Unions said this underlined their “worst fears” about the axing of the bursary. The Universities and Colleges Admissions Service, which provided the figures, said the overall number of applicants to study any degree subject had fallen across the UK, but nursing experienced the “most notable decrease”. The amount of people applying to nursing in Wales fell by 11%, by 7% in Scotland, and 4% in Northern Ireland.

Labour MPs have claimed the government’s ongoing policy of public sector pay restraint is “damaging” to nursing and risks the NHS losing the goodwill of its staff. In a parliamentary debate sparked by a petition, MPs urged the government to put a stop to its annual 1% pay rise cap - which is in place until 2020 - and instead properly use the independent NHS pay review body to assess wage rises. If not nurses may either leave the profession or stop working the extra unpaid hours they often do, warned the MPs.

Speaking at the debate, health minister Philip Dunne said he rejected claims that NHS nurses are undervalued. He said that while NHS staff “undoubtedly deserve a cost of living increase” it needed to be recognised that the “financial and quality challenge facing the NHS is unprecedented”. By holding down pay, the government had protected jobs in the NHS, he said.

Fears have been raised over the potential patient safety risk from nursing associates who have trained at pilot sites, because they may not be qualified to the level required by the Nursing and Midwifery Council. The concerns were put forward by a council member at the NMC’s latest meeting where it agreed to regulate the new role.
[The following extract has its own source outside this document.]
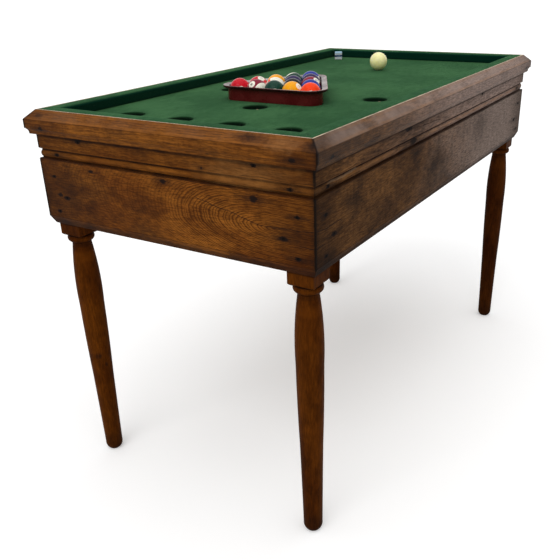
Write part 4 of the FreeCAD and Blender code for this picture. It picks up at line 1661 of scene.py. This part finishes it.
@dataclass
class Balls(Assembly):
    """Fifteen numbered pool balls, the cue ball and the chalk."""

    eye: Vector
    one_digit: float = 0.0088
    two_digits: float = 0.0074
    longest_edge: float = 0.0011

    def _ways(self, centre: Vector) -> Matrix:
        """Right, up and toward the eye, as seen from in front of a ball."""
        toward = (self.eye - centre).normalized()
        right = Vector((0, 0, 1)).cross(toward).normalized()
        return Matrix((right, toward.cross(right), toward)).transposed()

    def _flat_digits(self, number: int) -> tuple[list[Vector], list[Face]]:
        """Draw a number flat, in small faces, with a bar under 6 and 9.

        Args:
            number: The number.

        Returns:
            The points and the faces.
        """
        text = bpy.data.curves.new(f"digits_{number:02d}", "FONT")
        text.body, text.size = str(number), self.one_digit if number < 10 else self.two_digits
        text.align_x, text.align_y = "CENTER", "CENTER"
        text.space_character = 0.88
        text.offset = 0.00034
        flat = link(f"digits_{number:02d}", text)
        bpy.context.view_layer.update()
        mesh = bpy.data.meshes.new_from_object(flat.evaluated_get(bpy.context.evaluated_depsgraph_get()))
        bpy.data.objects.remove(flat)
        shape = bmesh.new()
        shape.from_mesh(mesh)
        bmesh.ops.triangulate(shape, faces=shape.faces)
        for _ in range(5):
            long = [edge for edge in shape.edges if edge.calc_length() > self.longest_edge]
            if not long:
                break
            bmesh.ops.subdivide_edges(shape, edges=long, cuts=1)
            bmesh.ops.triangulate(shape, faces=shape.faces)
        shape.verts.index_update()
        cells = [tuple(v.index for v in face.verts) for face in shape.faces]
        places = [v.co.copy() for v in shape.verts]
        if number in (6, 9):
            bar, half = len(places), 0.5 * self.one_digit
            corners = ((-0.0017, -0.0001), (0.0017, -0.0001), (0.0017, 0.0005), (-0.0017, 0.0005))
            places += [Vector((x, -half - y, 0)) for x, y in corners]
            cells.append((bar, bar + 3, bar + 2, bar + 1))
        shape.free()
        bpy.data.meshes.remove(mesh)
        return places, cells

    def _digits(self, number: int, centre: Vector, spot: Vector, up: Vector, ink: Material) -> Object:
        """Lay a number on a ball's two spots.

        Args:
            number: The ball's number.
            centre: The ball's centre.
            spot: The way to the first spot.
            up: The way that the digits stand.
            ink: The digits' finish.

        Returns:
            The two numbers as one piece.
        """
        flat_places, cells = self._flat_digits(number)
        places, faces = [], []
        for way in (spot, -spot):
            across = up.cross(way).normalized()
            stand = way.cross(across)
            start = len(places)
            for co in flat_places:
                angle = math.hypot(co.x, co.y) / BALL_RADIUS
                flatway = (across * co.x + stand * co.y).normalized() if angle > 1e-7 else across
                out = way * math.cos(angle) + flatway * math.sin(angle)
                places.append(centre + out * (BALL_RADIUS + 0.00005))
            faces += [tuple(start + i for i in cell) for cell in cells]
        return new_piece(f"ball_{number:02d}_digits", places, faces, ink, 80.0)

    def build(self) -> None:
        """Colour and number every ball, and dress the cue ball and the chalk."""
        black = ((0.012, 0.012, 0.013), (0.020, 0.019, 0.018))
        ink = PaintFinish("ball_ink", *black, 0.25, 0.0, 0.01, coat=0.3).make(self.effects)
        for number, (spot, axis) in FACING.items():
            name = f"ball_{number:02d}"
            low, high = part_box(name)
            centre = (low + high) / 2
            ways = self._ways(centre)
            spot_way = (ways @ Vector(spot)).normalized()
            axis_way = ways @ Vector(axis)
            axis_way = (axis_way - spot_way * axis_way.dot(spot_way)).normalized()
            striped = number > 8
            pattern, paint = (Pattern.STRIPE, PAINTS[number - 8]) if striped else (Pattern.SOLID, PAINTS[number])
            finish = BallFinish(f"{name}_resin", pattern, paint, tuple(centre), tuple(spot_way), tuple(axis_way))
            self.dress(finish, name, sharp=60.0)
            digits = self._digits(number, centre, spot_way, axis_way, ink)
            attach(digits, name)
        LOG.info("balls: %d numbered", len(FACING))
        low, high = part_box("cue_ball")
        middle = tuple((low + high) / 2)
        cream = BallFinish("cue_ball_cream", Pattern.PLAIN, (1.0, 0.94, 0.47), middle, shine=0.45)
        self.dress(cream, "cue_ball", sharp=60.0)
        self.dress(ChalkFinish("cue_chalk"), "chalk", sharp=35.0)
        LOG.info("cue ball and chalk dressed")


@dataclass
class Studio:
    """Camera, plain floor and soft plain light."""

    focal: float = 704.72
    centre: Pair = (298.55, 292.56)
    image: float = 560.0
    sensor: float = 36.0
    place: Point = (-1.64497, -0.92353, 1.13012)
    yaw: float = -58.22
    pitch: float = -24.64
    roll: float = -1.55
    sky: float = 0.46
    overhead: float = 1.15
    key: float = 0.95
    floor_reach: float = 60.0
    floor_tone: float = 0.86
    floor_glow: float = 0.27

    def _camera(self) -> None:
        """Put the camera at the viewpoint."""
        yaw, pitch, roll = (math.radians(angle) for angle in (self.yaw, self.pitch, self.roll))
        look = Vector((-math.sin(yaw) * math.cos(pitch), math.cos(yaw) * math.cos(pitch), math.sin(pitch)))
        right = look.cross(Vector((0, 0, 1))).normalized()
        up = right.cross(look)
        level_right = math.cos(roll) * right + math.sin(roll) * up
        level_up = -math.sin(roll) * right + math.cos(roll) * up
        data = bpy.data.cameras.new("camera")
        data.sensor_fit = "HORIZONTAL"
        data.sensor_width = self.sensor
        data.lens = self.focal / self.image * self.sensor
        data.shift_x = (self.image / 2 - self.centre[0]) / self.image
        data.shift_y = (self.centre[1] - self.image / 2) / self.image
        data.clip_end = 200.0
        camera = link("camera", data)
        turn = Matrix((level_right, level_up, -look)).transposed()
        camera.matrix_world = Matrix.Translation(self.place) @ turn.to_4x4()
        bpy.context.scene.camera = camera

    @staticmethod
    def _sun(name: str, strength: float, toward: Point, spread: float) -> None:
        """Add one soft lamp that shines along a direction.

        Args:
            name: The lamp's name.
            strength: The lamp's strength.
            toward: The way that it shines.
            spread: The light's angle, in degrees.
        """
        data = bpy.data.lights.new(name, "SUN")
        data.energy = strength
        data.angle = math.radians(spread)
        link(name, data).rotation_euler = Vector(toward).to_track_quat("-Z", "Y").to_euler()

    def _world(self) -> None:
        """Even sky light, and plain white for what the camera, mirrors and glass see."""
        world = bpy.data.worlds.new("studio")
        bpy.context.scene.world = world
        world.use_nodes = True
        graph = Graph(world.node_tree)
        back = world.node_tree.nodes["Background"]
        camera, glossy, through = (
            graph.add("LightPath", output=f"Is {ray} Ray") for ray in ("Camera", "Glossy", "Transmission")
        )
        seen = camera.most(glossy.most(through))
        graph.put(back.inputs["Strength"], seen * (1.0 - self.sky) + self.sky)
        back.inputs["Color"].default_value = (1.0, 1.0, 1.0, 1.0)

    def _floor(self) -> None:
        """Lay a pale floor that looks white where nothing shades it."""
        reach = self.floor_reach
        mesh = bpy.data.meshes.new("floor")
        corners = [(-reach, -reach, 0), (reach, -reach, 0), (reach, reach, 0), (-reach, reach, 0)]
        mesh.from_pydata(corners, [], [(0, 1, 2, 3)])
        floor = link("floor", mesh)
        made, graph, shader = new_material("floor_white")
        set_plain(shader, Base_Color=(self.floor_tone,) * 3 + (1.0,), Roughness=1.0, Specular_IOR_Level=0.0)
        set_plain(shader, Emission_Color=(1.0, 1.0, 1.0, 1.0))
        seen = graph.add("LightPath", output="Is Camera Ray")
        graph.put(shader.inputs["Emission Strength"], seen * self.floor_glow)
        mesh.materials.append(made)

    def build(self) -> None:
        """Set up the camera, lamps, sky and floor."""
        self._camera()
        self._world()
        self._floor()
        self._sun("overhead", self.overhead, (0.10, 0.08, -1.0), 70.0)
        self._sun("key", self.key, (0.75, 0.10, -0.62), 50.0)
        bpy.context.scene.view_settings.view_transform = "Standard"
        LOG.info("studio ready")


def main() -> None:
    """Build the classes in order."""
    logging.basicConfig(level=logging.INFO, format="%(name)s: %(message)s", force=True)
    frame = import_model()
    nodes = frame["nodes"]
    studio = Studio()
    studio.build()
    effects = Effects()
    Carcass(effects, nodes).build()
    Bed(effects, nodes).build()
    Cushions(effects, nodes).build()
    Rack(effects, nodes).build()
    Balls(effects, nodes, Vector(studio.place)).build()


if __name__ == "__main__":
    main()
NMC chief executive Jackie Smith acknowledged the development of associates had been done in the “wrong order” because pilot programmes had already begun, ahead of the NMC setting the training standards.

A ground-breaking international study to build culturally aware robots could revolutionise care for the elderly, according to nurse researchers involved with the scheme. The international three-year research project is aiming to develop and evaluate robots that can help provide health-related assistance such as reminding an individual to take their medication, do their physical exercise, or raise the alarm in emergencies. Irena Papadopoulos, professor of transcultural health and nursing at Middlesex University London, which is part of the research group, said: “Assistive, intelligent robots for older people could relieve pressures in hospital and care homes as well as improving care delivery at home and promoting independent living for the elderly.”

Older people should be asked about falls when they have routine assessments and reviews with health and social care practitioners, and if they present at hospital, according to updated guidance. In addition, the guidance – from the National Institute for Health and Care Excellence – said older people at risk of falling should be offered a multi-factorial falls risk assessment and those assessed as being at increased risk given an individualised multi-factorial intervention.